Riding Waves, Breaking Barriers

“The myth that surfing is a white boy sport is absurd.” So say the filmmakers behind White Wash, a documentary focused on shattering the surfer-dude stereotype.

Using rare archival footage, interviews with historians and professional surfers such as Buttons Kaluhiokalani, director Ted Woods traces the history of black surfing from its origins in West Africa and chronicles the struggle against Jim Crow laws for freedom and equality at the beach, including in Southern California.

In the 1920s-50s, Santa Monica’s beaches were segregated, with only one beach — the “Ink Well” — designated for African Americans. Located at Bay Street and Ocean Front Walk, this beach served as the home base for pioneering African American surfer Nick Gabaldon and as a haven for black Angelenos who loved swimming and surfing.

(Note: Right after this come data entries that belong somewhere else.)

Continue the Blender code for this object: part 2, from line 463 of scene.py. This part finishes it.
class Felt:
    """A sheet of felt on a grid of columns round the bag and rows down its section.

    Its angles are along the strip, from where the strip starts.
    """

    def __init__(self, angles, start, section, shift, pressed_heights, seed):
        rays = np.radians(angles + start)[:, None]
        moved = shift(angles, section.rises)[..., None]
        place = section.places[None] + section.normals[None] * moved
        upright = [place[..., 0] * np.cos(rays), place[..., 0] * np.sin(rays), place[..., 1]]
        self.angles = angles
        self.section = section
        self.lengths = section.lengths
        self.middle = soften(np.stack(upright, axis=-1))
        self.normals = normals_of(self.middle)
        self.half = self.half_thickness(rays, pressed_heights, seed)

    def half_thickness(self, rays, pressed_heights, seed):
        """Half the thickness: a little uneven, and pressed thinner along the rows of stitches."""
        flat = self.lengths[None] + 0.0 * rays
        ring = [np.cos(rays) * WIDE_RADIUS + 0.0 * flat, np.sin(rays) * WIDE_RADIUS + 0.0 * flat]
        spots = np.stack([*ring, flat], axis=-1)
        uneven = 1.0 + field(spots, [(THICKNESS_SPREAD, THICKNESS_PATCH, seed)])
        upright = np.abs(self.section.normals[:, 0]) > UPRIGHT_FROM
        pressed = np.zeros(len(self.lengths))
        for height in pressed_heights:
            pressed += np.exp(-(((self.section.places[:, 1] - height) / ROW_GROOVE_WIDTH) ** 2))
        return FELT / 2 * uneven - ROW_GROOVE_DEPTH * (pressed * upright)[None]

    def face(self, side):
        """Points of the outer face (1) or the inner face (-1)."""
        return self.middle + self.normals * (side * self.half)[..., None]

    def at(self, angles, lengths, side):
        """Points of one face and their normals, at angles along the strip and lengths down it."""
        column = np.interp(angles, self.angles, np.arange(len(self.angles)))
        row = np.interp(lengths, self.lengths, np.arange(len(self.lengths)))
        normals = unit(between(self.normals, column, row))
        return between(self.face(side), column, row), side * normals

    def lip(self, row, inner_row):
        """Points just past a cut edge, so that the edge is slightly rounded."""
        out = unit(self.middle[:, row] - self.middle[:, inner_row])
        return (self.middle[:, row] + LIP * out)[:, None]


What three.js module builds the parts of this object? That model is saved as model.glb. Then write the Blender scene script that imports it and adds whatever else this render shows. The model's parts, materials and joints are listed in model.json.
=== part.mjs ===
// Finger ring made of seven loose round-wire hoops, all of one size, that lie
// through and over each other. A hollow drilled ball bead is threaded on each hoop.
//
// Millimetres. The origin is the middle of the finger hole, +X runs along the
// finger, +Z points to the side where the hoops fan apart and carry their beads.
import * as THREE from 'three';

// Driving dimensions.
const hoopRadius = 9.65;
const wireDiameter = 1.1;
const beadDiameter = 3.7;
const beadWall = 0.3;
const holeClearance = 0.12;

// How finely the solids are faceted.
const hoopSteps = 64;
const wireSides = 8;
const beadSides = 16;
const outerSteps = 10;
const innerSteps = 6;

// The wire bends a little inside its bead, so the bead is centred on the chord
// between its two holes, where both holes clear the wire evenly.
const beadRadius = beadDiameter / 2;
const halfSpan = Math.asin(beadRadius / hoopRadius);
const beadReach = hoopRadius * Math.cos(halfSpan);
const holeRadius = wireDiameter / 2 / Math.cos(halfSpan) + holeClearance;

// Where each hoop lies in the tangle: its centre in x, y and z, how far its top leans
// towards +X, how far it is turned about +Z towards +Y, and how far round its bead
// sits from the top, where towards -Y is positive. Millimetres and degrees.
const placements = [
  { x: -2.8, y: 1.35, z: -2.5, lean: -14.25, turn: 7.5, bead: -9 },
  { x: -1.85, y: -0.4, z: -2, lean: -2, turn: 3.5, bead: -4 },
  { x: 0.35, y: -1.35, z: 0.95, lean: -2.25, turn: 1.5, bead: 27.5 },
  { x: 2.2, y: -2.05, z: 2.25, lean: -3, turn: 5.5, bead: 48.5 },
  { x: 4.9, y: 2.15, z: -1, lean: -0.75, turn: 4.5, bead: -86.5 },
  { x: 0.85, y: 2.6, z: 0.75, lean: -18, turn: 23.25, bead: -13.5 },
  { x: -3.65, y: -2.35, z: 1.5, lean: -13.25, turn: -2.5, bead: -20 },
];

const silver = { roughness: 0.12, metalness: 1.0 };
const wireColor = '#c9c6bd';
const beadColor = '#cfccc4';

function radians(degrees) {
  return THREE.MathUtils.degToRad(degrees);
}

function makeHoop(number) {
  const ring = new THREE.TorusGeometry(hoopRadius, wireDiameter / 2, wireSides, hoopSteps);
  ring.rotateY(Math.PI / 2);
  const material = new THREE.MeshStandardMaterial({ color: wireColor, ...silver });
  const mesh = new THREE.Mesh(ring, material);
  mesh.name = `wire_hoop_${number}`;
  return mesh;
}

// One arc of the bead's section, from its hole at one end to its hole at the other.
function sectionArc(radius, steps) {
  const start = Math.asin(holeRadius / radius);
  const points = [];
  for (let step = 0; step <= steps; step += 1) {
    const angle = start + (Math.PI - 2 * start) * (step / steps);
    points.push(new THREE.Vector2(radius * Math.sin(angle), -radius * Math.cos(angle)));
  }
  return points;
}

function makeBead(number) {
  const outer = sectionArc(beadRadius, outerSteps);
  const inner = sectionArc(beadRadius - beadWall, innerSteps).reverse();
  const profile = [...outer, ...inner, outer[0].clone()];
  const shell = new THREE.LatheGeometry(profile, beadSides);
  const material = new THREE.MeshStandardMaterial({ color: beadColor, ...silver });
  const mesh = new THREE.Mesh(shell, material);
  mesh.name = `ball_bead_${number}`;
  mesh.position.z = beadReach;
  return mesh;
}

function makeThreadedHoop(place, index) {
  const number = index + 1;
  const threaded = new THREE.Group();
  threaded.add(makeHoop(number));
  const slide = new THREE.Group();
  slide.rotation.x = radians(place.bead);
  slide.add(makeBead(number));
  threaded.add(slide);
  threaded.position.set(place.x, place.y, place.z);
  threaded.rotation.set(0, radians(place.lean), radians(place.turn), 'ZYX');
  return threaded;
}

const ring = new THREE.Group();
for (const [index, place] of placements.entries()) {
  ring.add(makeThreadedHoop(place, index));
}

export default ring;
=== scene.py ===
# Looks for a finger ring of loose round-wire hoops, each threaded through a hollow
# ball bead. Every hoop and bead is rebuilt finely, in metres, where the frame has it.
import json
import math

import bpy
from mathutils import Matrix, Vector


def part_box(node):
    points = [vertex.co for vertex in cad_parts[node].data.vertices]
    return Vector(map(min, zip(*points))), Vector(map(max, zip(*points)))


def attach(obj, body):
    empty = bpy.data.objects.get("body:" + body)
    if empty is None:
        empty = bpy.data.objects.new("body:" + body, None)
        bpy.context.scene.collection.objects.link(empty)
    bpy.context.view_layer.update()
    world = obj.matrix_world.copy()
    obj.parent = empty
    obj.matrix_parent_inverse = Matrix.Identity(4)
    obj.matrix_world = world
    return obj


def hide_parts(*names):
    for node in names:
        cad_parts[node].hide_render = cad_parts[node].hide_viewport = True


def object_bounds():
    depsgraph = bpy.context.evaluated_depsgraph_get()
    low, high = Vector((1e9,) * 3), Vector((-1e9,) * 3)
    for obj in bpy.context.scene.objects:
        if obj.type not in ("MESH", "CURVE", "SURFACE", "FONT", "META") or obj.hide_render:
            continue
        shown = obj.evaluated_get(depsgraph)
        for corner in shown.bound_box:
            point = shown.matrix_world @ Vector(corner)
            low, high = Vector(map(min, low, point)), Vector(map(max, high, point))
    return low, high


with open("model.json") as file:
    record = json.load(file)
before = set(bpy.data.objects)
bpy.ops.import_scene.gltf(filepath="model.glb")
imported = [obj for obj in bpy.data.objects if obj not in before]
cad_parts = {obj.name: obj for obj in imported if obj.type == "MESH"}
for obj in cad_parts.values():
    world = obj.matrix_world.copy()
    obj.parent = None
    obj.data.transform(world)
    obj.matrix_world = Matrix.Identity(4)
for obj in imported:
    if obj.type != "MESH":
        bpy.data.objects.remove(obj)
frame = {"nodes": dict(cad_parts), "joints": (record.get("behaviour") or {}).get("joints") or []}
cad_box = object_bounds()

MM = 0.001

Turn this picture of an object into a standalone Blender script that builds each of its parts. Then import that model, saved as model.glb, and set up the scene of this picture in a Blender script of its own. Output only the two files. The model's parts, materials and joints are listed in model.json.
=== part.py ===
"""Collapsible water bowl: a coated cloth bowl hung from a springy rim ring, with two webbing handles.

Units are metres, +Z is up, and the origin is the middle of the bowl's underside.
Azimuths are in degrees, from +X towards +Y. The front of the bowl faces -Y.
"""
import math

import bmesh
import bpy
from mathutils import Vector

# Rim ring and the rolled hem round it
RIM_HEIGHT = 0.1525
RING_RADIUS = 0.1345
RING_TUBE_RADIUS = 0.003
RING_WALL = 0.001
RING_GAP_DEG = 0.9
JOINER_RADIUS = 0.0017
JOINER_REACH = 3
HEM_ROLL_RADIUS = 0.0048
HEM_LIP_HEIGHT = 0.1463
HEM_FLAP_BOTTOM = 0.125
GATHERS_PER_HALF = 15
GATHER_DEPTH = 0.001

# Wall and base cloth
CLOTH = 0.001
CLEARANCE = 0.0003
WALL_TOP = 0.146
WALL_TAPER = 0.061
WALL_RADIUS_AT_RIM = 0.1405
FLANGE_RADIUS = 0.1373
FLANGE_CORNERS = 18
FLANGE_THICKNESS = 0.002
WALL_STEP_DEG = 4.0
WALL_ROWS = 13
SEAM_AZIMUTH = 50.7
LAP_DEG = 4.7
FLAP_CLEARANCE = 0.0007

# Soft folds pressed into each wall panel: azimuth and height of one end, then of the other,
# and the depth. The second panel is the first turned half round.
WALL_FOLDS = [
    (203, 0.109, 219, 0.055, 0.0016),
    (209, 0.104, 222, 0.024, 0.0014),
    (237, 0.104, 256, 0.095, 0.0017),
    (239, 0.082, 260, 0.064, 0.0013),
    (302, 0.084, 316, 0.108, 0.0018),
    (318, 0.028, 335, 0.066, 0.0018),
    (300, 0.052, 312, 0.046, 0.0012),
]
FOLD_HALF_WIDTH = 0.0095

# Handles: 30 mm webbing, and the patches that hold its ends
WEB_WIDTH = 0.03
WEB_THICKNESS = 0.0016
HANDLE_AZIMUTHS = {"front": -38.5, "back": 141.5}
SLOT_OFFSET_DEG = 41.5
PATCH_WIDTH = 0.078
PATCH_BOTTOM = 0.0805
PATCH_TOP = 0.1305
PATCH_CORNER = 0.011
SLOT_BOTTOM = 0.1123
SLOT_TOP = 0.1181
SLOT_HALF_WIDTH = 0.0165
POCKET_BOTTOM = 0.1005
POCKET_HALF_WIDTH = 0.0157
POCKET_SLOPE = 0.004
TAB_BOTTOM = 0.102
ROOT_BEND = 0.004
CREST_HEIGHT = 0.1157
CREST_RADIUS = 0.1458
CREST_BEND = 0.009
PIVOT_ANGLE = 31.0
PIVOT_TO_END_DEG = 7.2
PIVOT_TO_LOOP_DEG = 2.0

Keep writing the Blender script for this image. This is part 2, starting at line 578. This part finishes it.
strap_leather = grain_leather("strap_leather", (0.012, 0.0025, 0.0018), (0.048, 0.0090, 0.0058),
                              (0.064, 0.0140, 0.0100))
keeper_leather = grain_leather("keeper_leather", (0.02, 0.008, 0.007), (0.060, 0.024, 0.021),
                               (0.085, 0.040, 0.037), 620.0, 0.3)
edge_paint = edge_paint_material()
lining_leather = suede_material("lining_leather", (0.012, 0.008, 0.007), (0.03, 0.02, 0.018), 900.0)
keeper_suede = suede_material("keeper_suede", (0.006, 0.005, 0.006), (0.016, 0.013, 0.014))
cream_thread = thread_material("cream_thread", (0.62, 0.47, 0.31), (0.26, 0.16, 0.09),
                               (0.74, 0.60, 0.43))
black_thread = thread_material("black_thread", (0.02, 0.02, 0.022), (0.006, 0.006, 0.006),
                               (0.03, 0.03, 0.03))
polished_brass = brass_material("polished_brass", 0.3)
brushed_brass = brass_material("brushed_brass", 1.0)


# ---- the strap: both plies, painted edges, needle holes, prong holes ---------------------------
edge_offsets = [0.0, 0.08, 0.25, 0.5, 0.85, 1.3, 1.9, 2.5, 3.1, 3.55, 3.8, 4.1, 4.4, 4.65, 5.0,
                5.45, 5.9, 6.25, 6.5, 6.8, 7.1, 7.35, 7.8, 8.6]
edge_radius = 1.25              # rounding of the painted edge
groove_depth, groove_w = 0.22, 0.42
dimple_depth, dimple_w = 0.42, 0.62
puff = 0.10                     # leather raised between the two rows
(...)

The film will screen July 7 at the California African American Museum (CAAM) as part of an afternoon to raise awareness for water sports, water safety and environmental protection, with input from the L.A. County Lifeguard Service, Black Surfing Association, Black Surfers Collective, LA Black Underwater Explorers, and Heal the Bay. 

Heal the Bay is co-sponsoring the event with CAAM, the Pan African Film Festival and the NAACP. 

Program activities begin at 1 p.m. followed by the 2 p.m. White Wash screening. Post-screening discussion will follow with the film’s participants: Director Ted Woods, and Rick Blocker (Black Surfing Network), historian Alison R. Jefferson and educator Andrea Kabawasa (Black Surfing Association).

The RSVP list for this event is now closed. If you missed the CAAM event, check out the White Wash screening and panel discussion on September 16 at the Santa Monica Public Library.